◆労働分配率と雇用調整

もう一つ、今の議論との関連で注目していかなければならないのが労働者への配分です。労働分配率。ここでは、GDPベースでの話になっています。全体のGDPのうち、労働者への雇用者報酬の比率がどう変わったのかというもの。

これについては皆さんご存じのとおり、日本では長期的に見て下がっています。一時期、1983年のころは70%を超えていて、国際的にもかなり高い水準を取っていました。これがずっと下がるということです。

では、他の国はどうか。他の国では、ドイツは横ばいか若干下がり気味かなと思うのですが、アメリカにおいて、あるいはフランスにおいても、どちらかというと右下がりという関係が生まれていそうです。よく日本でいわれたのが、景気が悪くなっても日本企業は労働者の生活、あるいは雇用を保障するという観点から、どうしても労働分配率は上がるということです。

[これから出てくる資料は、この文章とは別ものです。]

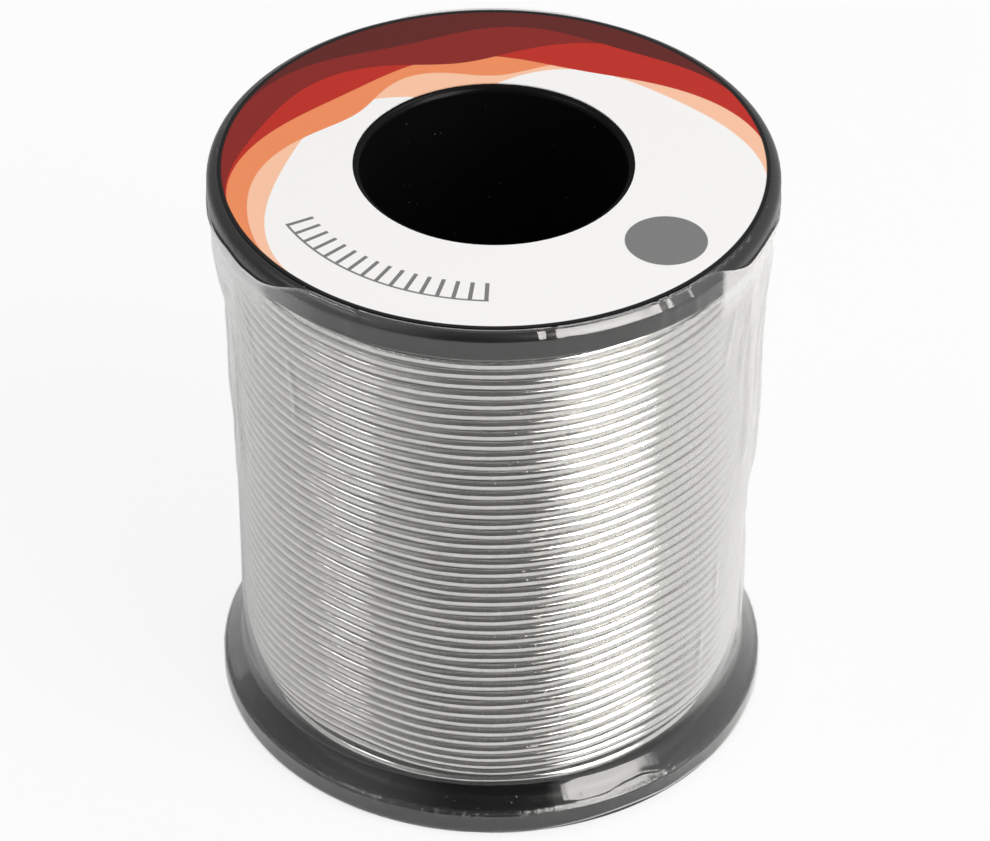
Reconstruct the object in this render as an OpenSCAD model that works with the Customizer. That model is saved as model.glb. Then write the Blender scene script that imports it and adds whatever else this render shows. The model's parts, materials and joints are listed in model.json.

今度は景気が良くなってくると、その分だけ企業の取り分が増えて、今度は労働分配率は下がるという波を描いていましたが、その波は20~30年というロングタームで考えると、ほぼ横ばいというのが、経済学が今まで教えてきたところです。

ところが、今まさにOECDでも問題視されているのですが、全般的に、ほとんどの先進国において、労働の取り分や分配率の方が下がっています。

企業の方はグローバル化していく。ところが労働者の方は、必ずしもそれほど国を超えた移動が頻繁になっているわけではないということで、グローバル化というのは、資本が豊富で、労働が相対的に希少価値である先進国では、ある意味で、労働者にとって不利な影響をもたらすのではないかといった指摘も行われています。

こういう動きの中で、企業としては、資本市場も国際化し、人件費を抑制するようなことが求められてきたのだと思います。これがまさに失われた20年の間に進展してきた。そういう動きだったと思いますが、その中で何が起こってきたのか。

これもよく経済学で使う概念ですが、雇用調整速度という概念をよく使います。雇用調整速度とは、例えば景気が悪化して企業が抱えた過剰雇用を解消していくスピードはどうかという概念です。

例えば、日本は、1980年から1996年の間、0.21でした。これが1997年以降、先ほどのターニングポイント以降には0.30まで上がりました。この速度の逆数1/0.21は、過剰雇用を解消するまでに5年間を要するという数字として使われます。

ところが、0.3ということですから、今は3.3年で、かつては5年かかっていたのが3.3年で解消されるというように、非常にスピードアップしてきている。

これはある意味では、正社員の雇用は一見守られているように見えるけれども、そこでも雇用が削減されたり、さらには有期雇用の雇い止めという形での調整が進んできたと言えるのではないかと思います。

アメリカは0.67ですから、1.6年ぐらいで解消してしまいます。やはりレイオフ制度を持っているアメリカは、早いスピードで雇用が調整されるということが分かりますが、イギリスも0.45だったのが0.70まで上がっています。スピードアップしています。

ドイツは別なのですが、フランスも0.44が0.52となってきている。どうしてドイツはスピードアップしていないのかというときに、よく言われるのが、経営の意思決定のボードの中に労働者の代表が入っていることによって雇用調整のチェックがなされていくからだといわれていますが、そこは今研究が進んでいるところです。

総じて多くの国でスピードアップして雇用調整がなされるようになった。このことは何を意味するかというと、失われた20年の間に、かなりぎりぎりの雇用調整を進めてきた、人員削減が進んできたということです。

今回のように少しでも景気が回復して仕事が増えていくことになると、今度は急激に人手が足りなくなり、一斉に求人が増えていくということがあります。

その一方で、生産年齢人口の減少により、働ける人数は、天井が低くなってきていると言えます。従って、雇用調整で人数を増やすという局面に入ったときには、すぐに天井にぶつかってしまうという側面が今の状況を描写しているのではないかと見て取れます。